D'après Thomas Busset, ce sont aujourd'hui les «ultras» qui dominent le milieu des supporters militants, et non plus les hooligans comme dans les années 1990 - ces supporters violents qui recherchaient à tout prix l'affrontement (la «troisième mi-temps»). Pour les ultras (des hommes la plupart du temps, âgés entre 15 et 25 ans et originaires de toutes les couches sociales), c'est avant tout le soutien inconditionnel à leur club et à leur ville, ou à leur région, qui compte.

Ils fêtent leur équipe en déployant de spectaculaires actions chorégraphiées, où figurent en bonne place des banderoles géantes de leur fabrication, des chants guerriers rythmés et des feux de bengale. Les ultras se définissent eux-mêmes de la manière suivante: ils ne recourent à la violence que s'ils se sentent provoqués. Par ailleurs, les attitudes racistes et d'extrême droite sont en recul parmi les supporters militants. Pour les ultras, un soutien actif à l'équipe nationale suisse n'entre pas en ligne de compte, parce qu'il impliquerait de faire cause commune avec les fans de clubs rivaux.

Patriotisme local et anticapitalisme

Outre leur patriotisme régional et parfois leur inclination au chauvinisme local, les ultras interrogés se distinguent également par leur nationalité. A l'inverse des joueurs, originaires du monde entier et de plus en plus du continent africain, les ultras viennent surtout de la ville ou de la région de leur club. A une écrasante majorité, il s'agit de citoyens suisses bien intégrés, presque exclusivement de sexe masculin et qui considèrent que les femmes n'ont rien à faire dans leur groupement, voire même qu'elles constituent une menace pour leur «amitié masculine».

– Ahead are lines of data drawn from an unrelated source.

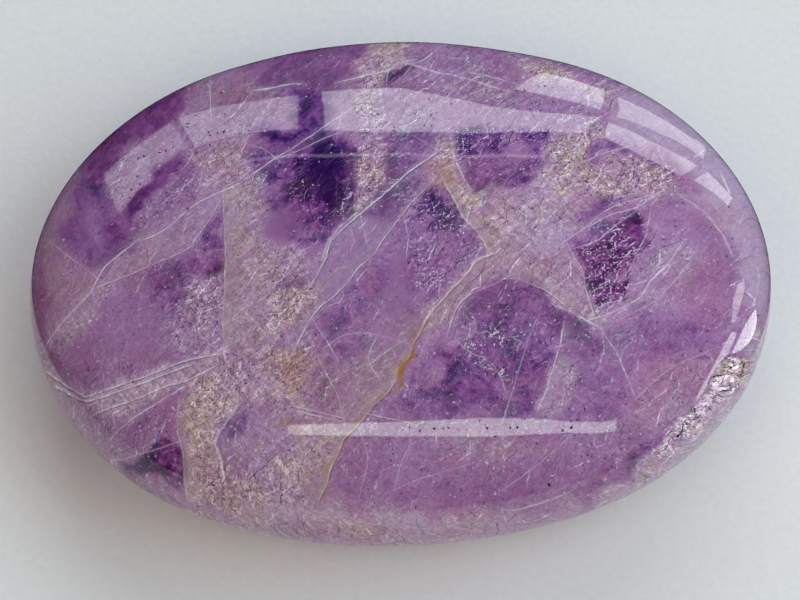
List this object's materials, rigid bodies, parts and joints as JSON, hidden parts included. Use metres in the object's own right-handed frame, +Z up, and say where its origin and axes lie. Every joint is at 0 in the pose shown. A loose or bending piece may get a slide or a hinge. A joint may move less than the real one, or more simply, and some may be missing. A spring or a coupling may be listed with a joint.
{
  "type": "polished amethyst palm stone",
  "caption": "Oval palm stone of banded purple and white quartz, with a domed top, a rounded rim and a natural hollow on its shoulder.",
  "frame": {"origin": "middle of the rest flat, on the surface that the stone lies on", "axes": "+X along the oval's length, towards the end with the rough hollow; +Z up, out of the domed top"},
  "size_m": [0.0679, 0.0489, 0.0203],
  "materials": {
    "polished_amethyst": "polished, milky and see-through quartz in purple, lilac and cream bands"
  },
  "bodies": {
    "root": {"palm_stone": "polished_amethyst"}
  },
  "joints": []
}
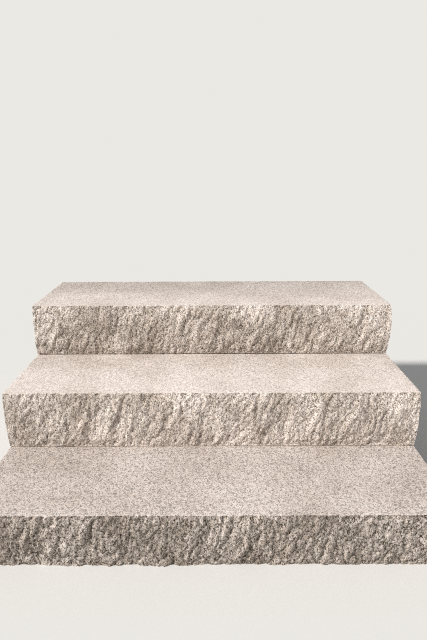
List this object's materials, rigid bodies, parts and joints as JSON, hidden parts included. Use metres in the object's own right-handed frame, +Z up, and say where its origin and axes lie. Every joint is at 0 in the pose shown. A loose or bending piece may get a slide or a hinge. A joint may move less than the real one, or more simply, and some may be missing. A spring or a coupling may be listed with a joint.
{
  "type": "outdoor stone steps",
  "caption": "Low flight of outdoor steps: long granite blocks with flamed treads and rock-faced risers, overlapped on thin mortar beds over a split granite backing.",
  "frame": {"origin": "at ground level, in the middle of the flight's plan", "axes": "+X to the right along the treads, +Y up the flight and away from the reader, +Z up"},
  "size_m": [1.2264, 0.987, 0.501],
  "materials": {
    "step_granite": "pinkish grey granite, flamed on the treads, split on the risers and ends",
    "mortar": "thin raked bed joint, dark and dirty",
    "backing_granite": "the same granite, split on the faces that show and sawn between"
  },
  "bodies": {
    "root": {"bottom_step": "step_granite", "middle_step": "step_granite", "top_step": "step_granite", "middle_bed": "mortar", "top_bed": "mortar", "backing_header_1": "backing_granite", "backing_header_2": "backing_granite", "backing_header_3": "backing_granite", "backing_header_4": "backing_granite", "backing_stretcher_1": "backing_granite", "backing_stretcher_2": "backing_granite", "backing_stretcher_3": "backing_granite"}
  },
  "joints": []
}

Enfin, les ultras se montrent critiques envers le caractère commercial de l'univers du football qui, à leurs yeux, est devenu un gros business gouverné par le grand capital; ils considèrent que les joueurs qui changent de plus en plus souvent de club sont plus intéressés par leur propre profit que par le bien du club. Leur attitude vis-à-vis des joueurs est donc ambivalente également: le soutien qu'ils leur témoignent peut rapidement basculer vers le rejet et la moquerie. Par rapport aux mutations que vit l'univers du football, les supporters militants se posent volontiers en élément stable: sans eux, il n'y aurait pas de continuité et leur club n'aurait pas d'avenir, affirment-ils. Avec leurs chorégraphies, les ultras pratiquent donc aussi l'autocélébration.

Recherche sociale qualitative

L'étude de Thomas Busset s'appuie sur des méthodes de recherche sociale qualitative. Alors que la recherche quantitative travaille avec des questionnaires écrits standardisés, la recherche qualitative recourt à l'entretien face à face. Et contrairement à la recherche quantitative qui vise à dégager des probabilités sur la base d'un échantillon aussi large que possible et de calculs statistiques, la recherche sociale qualitative s'efforce d'interpréter avec circonspection et dans le détail des cas individuels. Du fait qu'elle vise la description, la caractérisation et la typisation de phénomènes sociaux, elle parvient à dégager des généralités sur leur nature structurelle.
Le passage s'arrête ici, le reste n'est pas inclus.